The inquest heard Ms Howells told police that Sunaria had been dropped during a trip to Bluestone Resort in Pembrokeshire in November, had fallen from the sofa twice and had fallen from her rocker on Christmas Day on to carpet and had a “soft landing”.
Mr Woolley said doctors told the inquest that none of these incidents could explain the severity of the injuries found when she was admitted to hospital on December 30.
He said doctors subsequently found evidence of an old subdural haematoma – bleeding on the brain – which had happened several weeks before her death and a new subdural haematoma which happened 24 to 48 hours prior to her death and was “consistent with a recent non-accidental head injury”.
Mr Hamid said he was born in Iraq and his language was Kurdistani.
He came to the UK in 2008 as an asylum seeker and had since been granted temporary leave to remain, he said.
Mr Hamid, who attended the hearing with his wife, said he met Ms Howells in 2009 and moved in with her in a flat in Cardiff later that year.
They moved to her family home in Pontypridd after her parents died and she became pregnant.
Mr Hamid said he “slept most of the day” on December 30 as it was a day off but woke up when Ms Howells told him dinner was nearly ready and asked him to feed Sunaria, who he said meant “everything to me”.
It was then that she went limp, he said.
Mr Woolley asked if Mr Hamid had ever harmed, shaken or dropped Sunaria or twisted her limbs.
Mr Hamid said: “Of course not,” and added that he had not seen anyone else hurt her.
At the end of his evidence he said: “I want to know what is going on. I want the truth.
“I want to know what has happened. I have never done anything wrong with my baby except loving her.”
Mr Woolley asked Ms Howells if she had any questions for her former partner but she said: “No, because he will just lie.”
Statements given by friends of Ms Howells described her as a cautious and attentive mother and Sunaria as a “happy and contented baby”.
Mr Woolley concluded that Sunaria was unlawfully killed by one of her parents but it was not possible to determine which one.
He found that Sunaria’s injuries were caused by “excessive shaking” and the “injuries caused by this unlawful act were sufficient to cause her death”.
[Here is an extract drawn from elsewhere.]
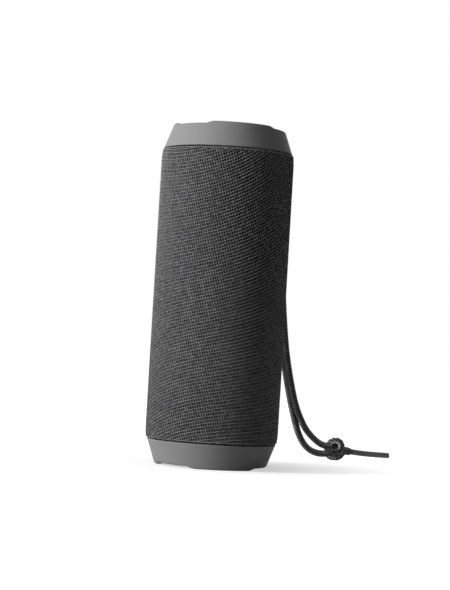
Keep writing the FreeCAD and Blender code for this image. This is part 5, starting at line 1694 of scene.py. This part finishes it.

Mr Woolley said: “One person did the unlawful act. It is not possible on the evidence to determine whether this person was Ms Howells or Mr Hamid but I find that it could only have been one of them.”
He also determined that a number of the other previous injuries were non-accidental.
“None of the previous injuries in themselves or put together would have caused her death,” he said.